Sophia: Together with Petrovsky and Ramone - we shot some super nice stuff with clouds reflected on water and they were just trying this set out so it just really came together. I really wanted to jump on a cloud and float around. So you see me, Poseidonna, rolling around floating on a cloud and then I'm pouring water on myself and then I end up down in a water world. It's very symbolic about how I feel in life. I love clouds and I love water and I love reflections on water. So i wanted to incorporate that into my visuals. And for that release Viola Renate made the Single Cover, which I love so much! We then went and made some visuals for the next track which is out now. I work with a really cool young team and I worked with a really cool 3d artist called Aira. It was collaborative but it was a similar concept about water falling down. What I'm really trying to say is don't listen and don't pay too much attention to what is normal. As a woman there are so many restrictions, this super big hurdle of ageism where people will always tell you you’re too old to do something. You need to look 12 to be successful and so on. Like please do you, get inspired and stop waiting. Even though, I'm brave and I'm doing this now there was always some kind of fear that wasn't even mine, it was projected on to me. And I do not want to live up to other people's norms. I don't wanna do that, I wanna inspire people from all walks of life to find what really matters and makes you happy, whatever the outcome may be. The judgements you have about yourself in your head, tell them to shut up and go do what you want. Do what is fun and what is pleasurable, it makes you feel proud of yourself and also in this whole process I have seen so much support from people. We did this performance and it was so heartwarming. I didn’t know what to expect, I didn't know if people would show up, it really touched me.

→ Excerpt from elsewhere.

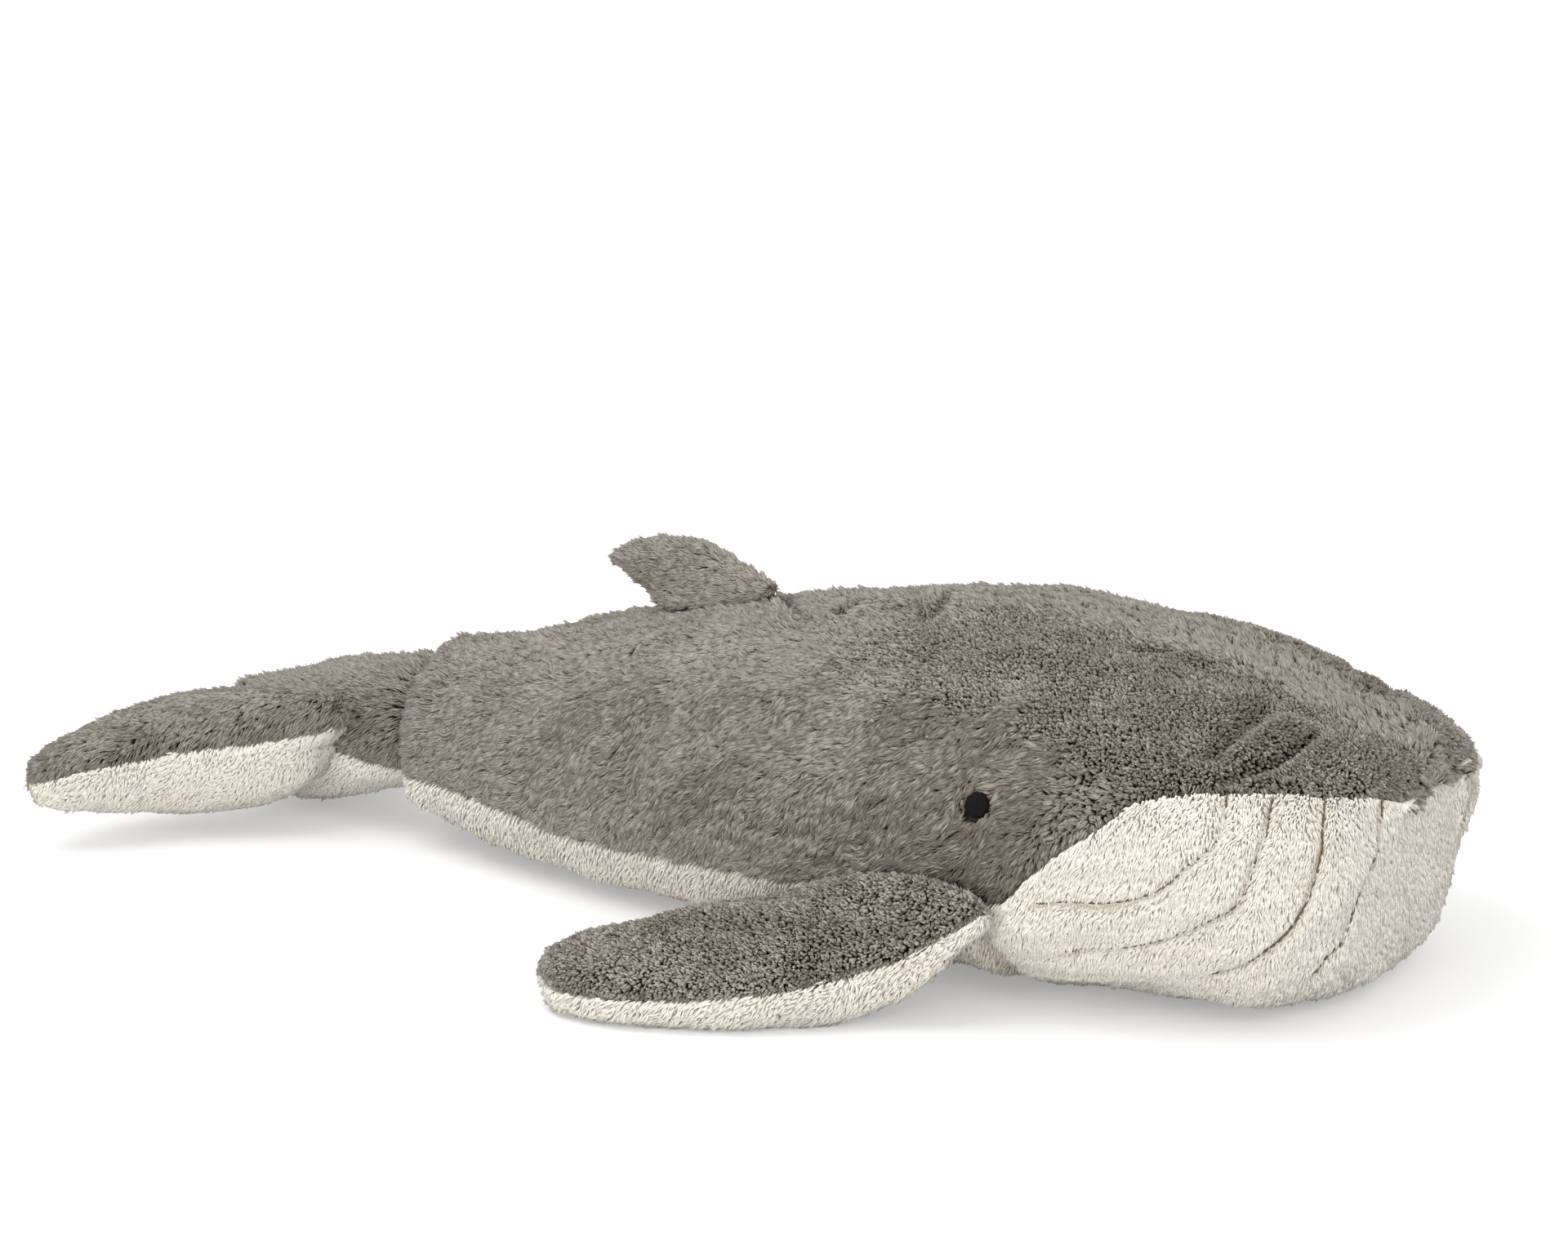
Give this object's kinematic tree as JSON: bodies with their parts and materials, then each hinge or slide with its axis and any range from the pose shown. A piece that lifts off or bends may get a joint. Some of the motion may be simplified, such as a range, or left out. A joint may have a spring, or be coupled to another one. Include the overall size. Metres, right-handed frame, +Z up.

It just mean a lot, especially right now when were all so far from each other, it just made me so happy that everybody said that they loved it and had such a nice time.
Victor: It was a great night, I miss those nights
Sophia: Me too! I want to bring something that i was missing and lovely to feel all those people that come out for you.
Victor: It's not easy to stand there and perform your first show in such an intimate setting.
Sophia: Yeah there was about 80 people there, no stage you know, so its like face to face and I got my best friends in the front row.
Lee: I was wondering if there was anything you have learnt from this current phase of creativity?
Sophia: Follow your intuition and follow your joy. Be honest with yourself and do what makes you happy. What is really your heart's desire? It's not always easy and it takes some time but just start. Start anywhere because thats the beginning. Make baby steps towards where you want to be because there will be a tipping point where your dreams start to become real.
Oil on canvas: Sergei Batovrina
Lee: Do you think you goals have changed since your journey began?
Sophia: Yes, I remember around the time I had my burn out, I was focused on status and not so much creativity. I was more focused on heading up the career ladder than what I want to say as an individual. We don't really change from when we were children. As a child i loved to sing, draw, dance and hang out with friends and that is exactly what I still love to do. I love being alone and I love being with my dog. I think the goal that never changed is to stay curious and discover new things. It's really the red thread throughout my life - discovering things myself. You can tell me “don’t touch that you’ll burn yourself” and I would still go touch it because I need to burn myself to know that I burnt myself! So then you know, ok i didn't listen to my intuition.
This is my journey. But at the same time I do want validation, I’m not like Buddha, I want people to say “oh that's cool what you’re doing”, it's not like I'm some kind of egoless person. I’m a human and every human wants to be seen. It's about the connection. I was excited when you two wanted to interview me because I have known you both for such a long time now. It makes me feel seen and appreciated. I think that feels normal. When I was young, I felt too cool to say I wanted to be part of a group but I do think we all want to be part of the group. We would crack jokes about people who were trying so hard to be accepted into groups and I think my perspective on this has changed now. Its super valuable to belong to a group of like minded people who feel safe with them and know that they have your back. I think that Patta for example is really important for the city because it was a platform that linked a lot of what was happening in Amsterdam culturally.